なお、民事訴訟の当事者に宣誓をさせるかどうかは、裁判所の裁量に委ねられています(同法第207条第1項)。
裁判所による過料の決定に対しては、即時抗告が認められています(同法第209条第2項)。
即時抗告は、決定の告知日から1週間以内に行わなければなりません(同法第332条)。
また、訴訟の係属中に、陳述が虚偽であることを当事者が認めた場合には、裁判所は事情により過料の決定を取り消すことができます(同法第209条第3項)。 -
(3)裁判所の心証が悪化|不利な判決を受ける可能性がある
裁判の当事者が嘘の主張をしたことが発覚した場合、裁判所の心証が悪化し、最終的に偽証した者に不利な判決が言い渡されてしまう可能性があります。
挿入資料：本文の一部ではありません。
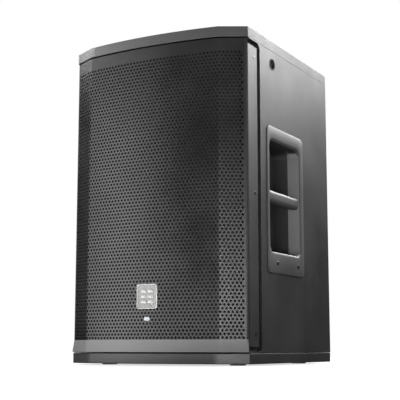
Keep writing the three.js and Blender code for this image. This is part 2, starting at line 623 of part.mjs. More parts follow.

偽証罪に問われることがないとしても、当事者が裁判でその場しのぎの嘘をついてしまうと、結果的に自身が大きな不利益を被ってしまうおそれがある点に十分注意しましょう。
4、民事裁判では偽証罪が成立しにくい傾向にある
偽証罪は、民事訴訟・刑事訴訟のどちらにおいても成立する可能性があります。
しかし、実際には、民事訴訟の証言について偽証罪が成立するケースは珍しくなっております。
民事訴訟における虚偽証言について、偽証罪の責任を問われる可能性が低いのは、「虚偽の陳述」であることの立証が難しいためと考えられます。
先述したように、偽証罪における「虚偽の陳述」とは、証人の主観的な記憶に反する陳述を意味します。
しかし、証人の記憶がどうであったかを立証するためには、かなり詳細な調査や分析が必要となります。
刑事訴訟であれば、証人に対する取り調べなどを通じて、偽証の事実を立証できる可能性があるでしょう。
これに対して、証人について詳しい調査を行うことが難しい民事訴訟では、証人の記憶のありさまを客観的に示すハードルが高く、偽証罪の責任を問うまでに至ることは珍しいのです。
5、まとめ
証人として参加した裁判において、証人尋問の場で虚偽の陳述をした場合には、偽証罪が成立する可能性があります。
これに対して、証人以外の者による虚偽の陳述は、偽証罪の対象にはなりません。
ただし、他の犯罪や過料の対象になる場合があるほか、裁判所の心証が悪化して不利な判決を受けてしまうおそれがある点に注意が必要です。
そのため、裁判での嘘の主張は避け、客観的な事実と証拠に基づいて説得的な主張を展開するように努めましょう。